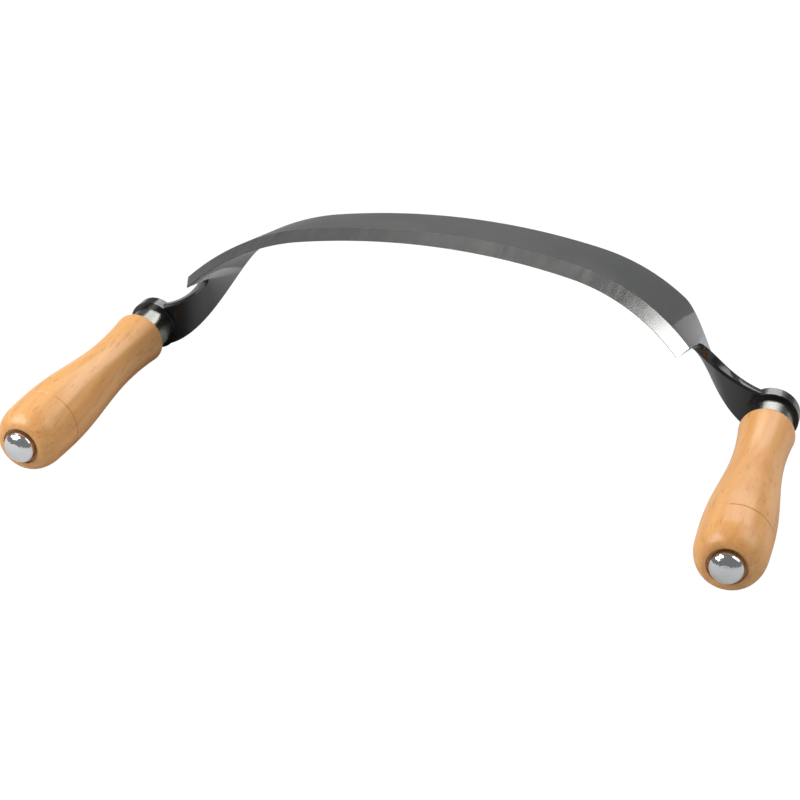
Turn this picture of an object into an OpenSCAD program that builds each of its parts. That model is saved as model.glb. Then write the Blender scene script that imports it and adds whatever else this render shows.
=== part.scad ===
// Curved drawknife: an arched steel blade whose twisted necks end in eyes, and two turned
// wooden handles, each held by a bolt through the eye, a ferrule and the whole handle.

/* [Handles] */
// Length of the wood of a handle
handle_len = 124; // [118:1:130]
// Radius of the swell near the butt
swell_r = 18.3; // [17:0.1:19]
// Radius of the waist
waist_r = 13.2; // [12.5:0.1:14]
// Radius of the front rim
rim_r = 14.6; // [14:0.1:14.8]
// Half the distance between the two butts
half_span = 186; // [182:1:190]
// Angle by which each handle opens towards its butt
splay = 4.5; // [3:0.5:6]

/* [Fittings] */
// Length of a ferrule
ferrule_len = 13.4; // [12:0.1:15]
// Outer radius of a ferrule
ferrule_r = 11.7; // [11:0.1:12.5]
// Radius of the through bolt
bolt_r = 4; // [3.5:0.1:4.5]
// Radius of the domed nut at the butt
dome_r = 8.6; // [8.5:0.1:9.5]
// Height of that dome
dome_h = 5; // [4:0.1:6]

/* [Blade] */
// Thickness of the blade
blade_t = 5.4; // [4.5:0.1:6]
// Arc length of half the cutting edge
edge_half = 143; // [138:1:146]
// Radius of the arch over its crown
crown_r = 430; // [400:5:480]
// Arc length from the crown to the shoulder bend
crown_half = 74; // [70:1:78]
// Radius of the arch at the shoulders
shoulder_r = 112; // [105:1:120]
// Backward lean of the blade
blade_lean = 16.5; // [15:0.5:18]
// Width of the ground bevel
bevel_w = 10.8; // [9:0.1:12]
// Radius of the cutting edge on the flattened blade
edge_plan_r = 1050; // [900:10:1400]
// Radius of the back edge on the flattened blade
back_plan_r = 1225; // [1000:10:1600]
// Width of the blade at its middle
blade_w = 58; // [56:0.5:60]

/* [Necks] */
// Radius of an eye
eye_r = 14; // [13.8:0.1:14.4]
// Thickness of an eye
eye_t = 6.4; // [6:0.1:7]
// Depth of the heel behind the end of the cutting edge
heel_w = 25; // [23:0.5:27]

/* [Hidden] */
$fn = 96;

// Handle profile, measured along the axis from the butt
butt_flat_r = 11;
butt_round = 14;
swell_end = 28;
waist_at = 96;
rim_round = 3;
score_at = 26;
score_w = 0.9;
score_depth = 0.5;
recess_r = 10.2;
recess_depth = 1.6;
tenon_r = 9.9;
tenon_len = ferrule_len - 1;
bolt_clear = 0.2;
sleeve_r = 6;
sleeve_len = 16;

// Fittings
ferrule_wall = 1.6;
washer_t = 1.5;
washer_r = 12;
butt_washer_r = 8.4;
head_r = 10;
head_t = 3;
head_dome = 3.6;
dome_rim = 1.2;

eye_front = handle_len + ferrule_len;
eye_back = eye_front + eye_t;
neck_front = eye_front + 0.8;

// Blade layout in the leaning frame
blade_rise = 112.4;
edge_at = 93.5;
edge_land = 0.25;
back_leaves = 122;
back_bulge = 0.8;

// Ends of the two rails of a neck, measured from the middle of the eye
front_end = [-2, 10.2];
front_fall = 15;
back_end = [0, -13.1];
back_fall = 7.5;
front_pull = [11.5, 28];
back_pull = [15.5, 32.5];
back_share = 0.27;
neck_edge = 1.2;
heel_fillet = 5;

blade_steps = 16;
leave_steps = 4;
neck_steps = 18;

function swell(a) = a < swell_end ? swell_r - 0.2*pow((swell_end - a)/(swell_end - butt_round), 2)
    : a < waist_at ? swell_r - (swell_r - waist_r)*(1 - cos(180*(a - swell_end)/(waist_at - swell_end)))/2
    : waist_r + (rim_r - waist_r)*pow((a - waist_at)/(handle_len - rim_round - waist_at), 2);

// The tool lies on the swells of its handles and on its eyes: the tilt that brings both to one plane
touch_at = 34;
rest_tilt = atan((swell(touch_at) - eye_r)/((eye_back - touch_at)*cos(splay)));
rest_h = max([for (a = [butt_round:1:60]) swell(a)*cos(rest_tilt) + a*cos(splay)*sin(rest_tilt)]);

// Arch of the blade's inner face: sideways reach, drop and slope at an arc length
shoulder_slope = crown_half/crown_r*180/PI;
function slope(s) = s < crown_half ? s/crown_r*180/PI : shoulder_slope + (s - crown_half)/shoulder_r*180/PI;
function reach(s) = s < crown_half ? crown_r*sin(slope(s))
    : crown_r*sin(shoulder_slope) + shoulder_r*(sin(slope(s)) - sin(shoulder_slope));
function drop(s) = s < crown_half ? crown_r*(1 - cos(slope(s)))
    : crown_r*(1 - cos(shoulder_slope)) + shoulder_r*(cos(shoulder_slope) - cos(slope(s)));
function lean(x, y, z) = [x, y*cos(blade_lean) + z*sin(blade_lean), z*cos(blade_lean) - y*sin(blade_lean)];
function on_blade(s, y, up) = lean(reach(s) + up*sin(slope(s)), y, blade_rise - drop(s) + up*cos(slope(s)));
function blade_normal(s) = lean(sin(slope(s)), 0, cos(slope(s)));
function blade_tangent(s) = lean(cos(slope(s)), 0, -sin(slope(s)));
ruling = lean(0, 1, 0);
function edge_y(s) = edge_at - s*s/(2*edge_plan_r);
function back_y(s) = edge_at + blade_w - s*s/(2*back_plan_r);

// Extent of the settled tool along Y, which centres it on the origin
function settled(p) = [p[0], p[1]*cos(rest_tilt) + p[2]*sin(rest_tilt),
                       p[2]*cos(rest_tilt) - p[1]*sin(rest_tilt) + rest_h];
far_y = settled(on_blade(0, back_y(0), blade_t))[1];
near_y = -(dome_h + dome_rim)*cos(splay)*cos(rest_tilt);
mid_y = (far_y + near_y)/2;

function unit(v) = v/norm(v);
function bezier(c, t) = pow(1 - t, 3)*c[0] + 3*pow(1 - t, 2)*t*c[1] + 3*(1 - t)*t*t*c[2] + t*t*t*c[3];

// Right neck: its rails run from the blade to the eye
axis_dir = [-sin(splay), cos(splay), 0];
axis_side = [cos(splay), sin(splay), 0];
neck_at = [half_span, 0, 0] + neck_front*axis_dir;
function at_eye(p) = neck_at + p[0]*axis_side + [0, 0, p[1]];
function into_eye(fall) = axis_side*cos(fall) - [0, 0, sin(fall)];
notch = on_blade(edge_half, edge_y(edge_half) + heel_w, 0);
front_rail = [notch, notch + front_pull[0]*ruling,
              at_eye(front_end) - front_pull[1]*into_eye(front_fall), at_eye(front_end)];
back_dir = unit(blade_tangent(back_leaves) - back_leaves/back_plan_r*ruling);
back_start = on_blade(back_leaves, back_y(back_leaves), 0);
back_rail = [back_start, back_start + back_pull[0]*back_dir,
             at_eye(back_end) - back_pull[1]*into_eye(back_fall), at_eye(back_end)];
function neck_f(v) = bezier(front_rail, v);
function neck_b(v) = bezier(back_rail, back_share + (1 - back_share)*v);
function neck_mid(v) = (neck_f(v) + neck_b(v))/2;
nudge = 0.02;
function neck_normal(v) = let (w = max(v, 0.03), t = neck_mid(min(w + nudge, 1)) - neck_mid(w - nudge))
    unit(cross(t, neck_b(w) - neck_f(w)));

// A ring has eight points: cutting edge or rounded front, top face, rounded back, inner face
function blade_ring(s, back, back_n) = let (
    up = blade_normal(s),
    edge = on_blade(s, edge_y(s), 0),
    mid = on_blade(s, edge_y(s) + heel_w, 0),
    rise = sqrt(bevel_w*bevel_w - blade_t*blade_t),
    out = unit(back - mid))
    [edge, edge + edge_land*up, edge + rise*ruling + blade_t*up, mid + blade_t*up,
     back + blade_t*back_n, back + blade_t/2*back_n + back_bulge*out, back, mid];
function leaving_n(k) = unit(blade_normal(back_leaves)*(1 - k) + neck_normal(0)*k);
function neck_ring(v) = let (
    n = neck_normal(v), f = neck_f(v), b = neck_b(v), out = unit(b - f),
    e = neck_edge + heel_fillet*pow(max(0, 1 - 4*v), 2))
    [f - e*out + blade_t*0.25*n, f - e*out + blade_t*0.75*n, f - 0.6*e*out + blade_t*n, f + blade_t*n,
     b + blade_t*n, b + blade_t/2*n + back_bulge*out, b, f];
half_rings = concat(
    [for (i = [0:blade_steps]) let (s = back_leaves*i/blade_steps)
        blade_ring(s, on_blade(s, back_y(s), 0), blade_normal(s))],
    [for (i = [1:leave_steps]) let (k = i/leave_steps)
        blade_ring(back_leaves + (edge_half - back_leaves)*k, bezier(back_rail, back_share*k), leaving_n(k))],
    [for (i = [0:neck_steps]) neck_ring(0.02 + 0.98*i/neck_steps)]);
function flipped(ring) = [for (p = ring) [-p[0], p[1], p[2]]];
rings = concat([for (i = [len(half_rings) - 1:-1:1]) flipped(half_rings[i])], half_rings);
corners = 8;

module strip() {
    last = (len(rings) - 1)*corners;
    faces = concat(
        [[for (j = [corners - 1:-1:0]) j]],
        [[for (j = [0:corners - 1]) last + j]],
        [for (i = [0:len(rings) - 2], j = [0:corners - 1])
            let (a = i*corners + j, b = i*corners + (j + 1)%corners)
            each [[a, b, b + corners], [a, b + corners, a + corners]]]);
    polyhedron(points = [for (r = rings) each r], faces = faces);
}

// Puts a piece drawn along +Z from the butt onto a handle's axis; side is -1 or 1
module on_axis(side) {
    translate([side*half_span, 0, 0]) rotate([0, 0, side*splay]) rotate([-90, 0, 0]) children();
}

module at_rest() {
    translate([0, -mid_y, rest_h]) rotate([-rest_tilt, 0, 0]) children();
}

module both_axes() {
    for (side = [-1, 1]) on_axis(side) children();
}

module blade() {
    color("dimgray") at_rest() difference() {
        union() {
            strip();
            both_axes() translate([0, 0, eye_front]) cylinder(r = eye_r, h = eye_t);
        }
        both_axes() translate([0, 0, eye_front - 5]) cylinder(r = bolt_r + bolt_clear, h = eye_t + 10);
    }
}

butt_curve = [for (t = [0:7.5:90])
    [butt_flat_r + (swell(butt_round) - butt_flat_r)*sin(t), butt_round*(1 - cos(t))]];
swell_before = [for (a = [17:3:score_at - score_w]) [swell(a), a]];
score = [[swell(score_at), score_at - score_w/2], [swell(score_at) - score_depth, score_at],
         [swell(score_at), score_at + score_w/2]];
swell_after = [for (a = [swell_end + 2:4:handle_len - rim_round]) [swell(a), a]];
rim_curve = [for (t = [0:15:90]) [rim_r - rim_round*(1 - cos(t)), handle_len - rim_round*(1 - sin(t))]];

module handle(side) {
    color("burlywood") at_rest() on_axis(side) difference() {
        union() {
            rotate_extrude() polygon(concat([[0, 0]], butt_curve, swell_before, score, swell_after, rim_curve,
                                            [[0, handle_len]]));
            cylinder(r = tenon_r, h = handle_len + tenon_len);
        }
        translate([0, 0, -1]) cylinder(r = recess_r, h = recess_depth + 1);
        translate([0, 0, -1]) cylinder(r = sleeve_r + bolt_clear, h = sleeve_len + 3);
        cylinder(r = bolt_r + bolt_clear, h = eye_front + 1);
    }
}

module ferrule(side) {
    color("silver") at_rest() on_axis(side) translate([0, 0, handle_len]) difference() {
        cylinder(r = ferrule_r, h = ferrule_len);
        translate([0, 0, -1]) cylinder(r = ferrule_r - ferrule_wall, h = ferrule_len + 2);
    }
}

module bolt_washer(side) {
    color("lightgray") at_rest() on_axis(side) translate([0, 0, eye_back]) difference() {
        cylinder(r = washer_r, h = washer_t);
        translate([0, 0, -1]) cylinder(r = bolt_r + bolt_clear, h = washer_t + 2);
    }
}

// Round-headed bolt: the head stands behind the eye, the shank ends inside the domed nut
module tang_bolt(side) {
    head_at = eye_back + washer_t;
    color("lightgray") at_rest() on_axis(side) {
        translate([0, 0, 1]) cylinder(r = bolt_r, h = head_at);
        translate([0, 0, head_at]) rotate_extrude() polygon(concat([[0, 0]],
            [for (t = [0:10:90]) [head_r*cos(t), head_t + head_dome*sin(t)]], [[0, 0]]));
        translate([0, 0, head_at]) cylinder(r = head_r, h = head_t);
    }
}

module butt_washer(side) {
    color("lightgray") at_rest() on_axis(side) difference() {
        cylinder(r = butt_washer_r, h = recess_depth);
        translate([0, 0, -1]) cylinder(r = sleeve_r + bolt_clear, h = recess_depth + 2);
    }
}

// Domed nut with a blind threaded sleeve that reaches into the handle
module dome_nut(side) {
    color("gainsboro") at_rest() on_axis(side) difference() {
        union() {
            rotate_extrude() polygon(concat([[0, 0], [dome_r, 0]],
                [for (t = [0:10:90]) [dome_r*cos(t), -dome_rim - dome_h*sin(t)]]));
            cylinder(r = sleeve_r, h = sleeve_len);
        }
        translate([0, 0, -dome_rim]) cylinder(r = bolt_r + bolt_clear/4, h = sleeve_len + dome_rim + 1);
    }
}

blade();
handle(-1);  // handle_left
handle(1);  // handle_right
ferrule(-1);  // ferrule_left
ferrule(1);  // ferrule_right
tang_bolt(-1);  // tang_bolt_left
tang_bolt(1);  // tang_bolt_right
bolt_washer(-1);  // bolt_washer_left
bolt_washer(1);  // bolt_washer_right
butt_washer(-1);  // butt_washer_left
butt_washer(1);  // butt_washer_right
dome_nut(-1);  // dome_nut_left
dome_nut(1);  // dome_nut_right
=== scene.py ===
# %% [markdown]
# Curved drawknife, dressed over its CAD frame
#
# A drawknife is pulled towards the user with both hands. This one has an arched blade for hollowing. The CAD
# pack gives its pieces, in metres, standing on the floor. This script keeps the turned and bolted pieces,
# builds a finer blade over the faceted one, and gives every surface its material. The camera stands where
# the photographer's did.

# %% load the frame
import math
import bpy
from mathutils import Matrix, Vector


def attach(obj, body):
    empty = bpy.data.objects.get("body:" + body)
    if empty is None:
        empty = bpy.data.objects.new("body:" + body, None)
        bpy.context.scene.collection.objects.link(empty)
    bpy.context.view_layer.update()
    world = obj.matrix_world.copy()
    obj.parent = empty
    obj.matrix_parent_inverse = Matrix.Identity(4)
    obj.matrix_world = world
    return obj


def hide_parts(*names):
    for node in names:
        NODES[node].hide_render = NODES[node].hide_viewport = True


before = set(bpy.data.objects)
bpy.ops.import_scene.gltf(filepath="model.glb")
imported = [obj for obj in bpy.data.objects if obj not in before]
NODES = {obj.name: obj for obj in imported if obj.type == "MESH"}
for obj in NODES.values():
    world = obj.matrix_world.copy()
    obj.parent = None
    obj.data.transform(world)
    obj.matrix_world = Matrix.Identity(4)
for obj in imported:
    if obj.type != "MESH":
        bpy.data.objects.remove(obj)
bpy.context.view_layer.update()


print("nodes", sorted(NODES))

# %% [markdown]
# Shader helper
#
# A material is a graph of nodes, and a graph is hard to read as code. So one small class wraps a socket and
# overloads the operators, and shader maths then reads as ordinary arithmetic, as in 1 - mask. Every other
# node comes from the method node, which takes its type, its settings and its sockets.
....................
## PROBLEM DETAILS
Reproduce only the lines from the top of the material through the one bearing "the whole handle.", each exactly as it stands.

## ANSWER
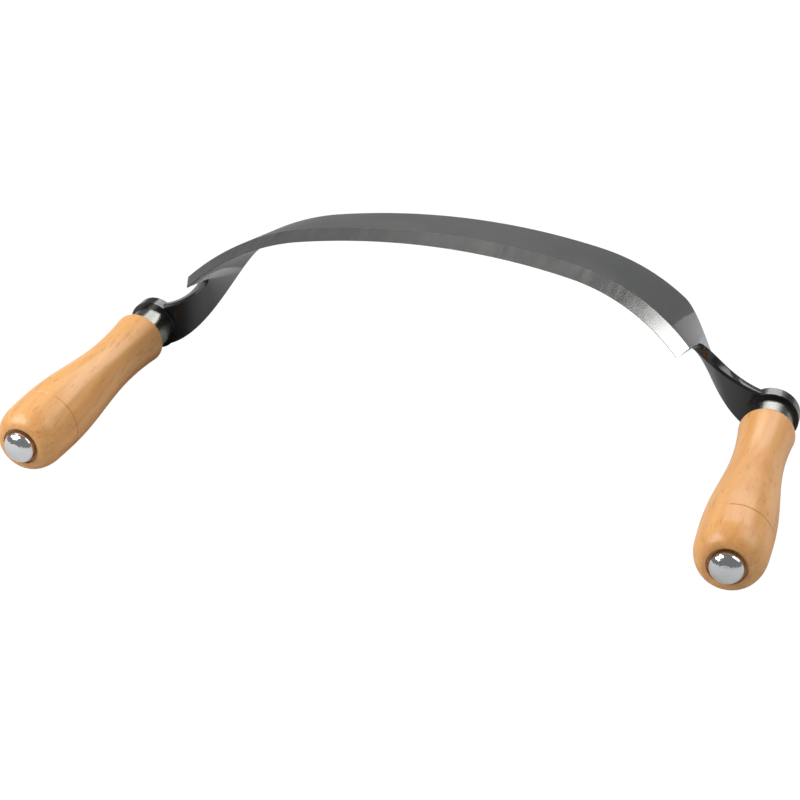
Turn this picture of an object into an OpenSCAD program that builds each of its parts. That model is saved as model.glb. Then write the Blender scene script that imports it and adds whatever else this render shows.
=== part.scad ===
// Curved drawknife: an arched steel blade whose twisted necks end in eyes, and two turned
// wooden handles, each held by a bolt through the eye, a ferrule and the whole handle.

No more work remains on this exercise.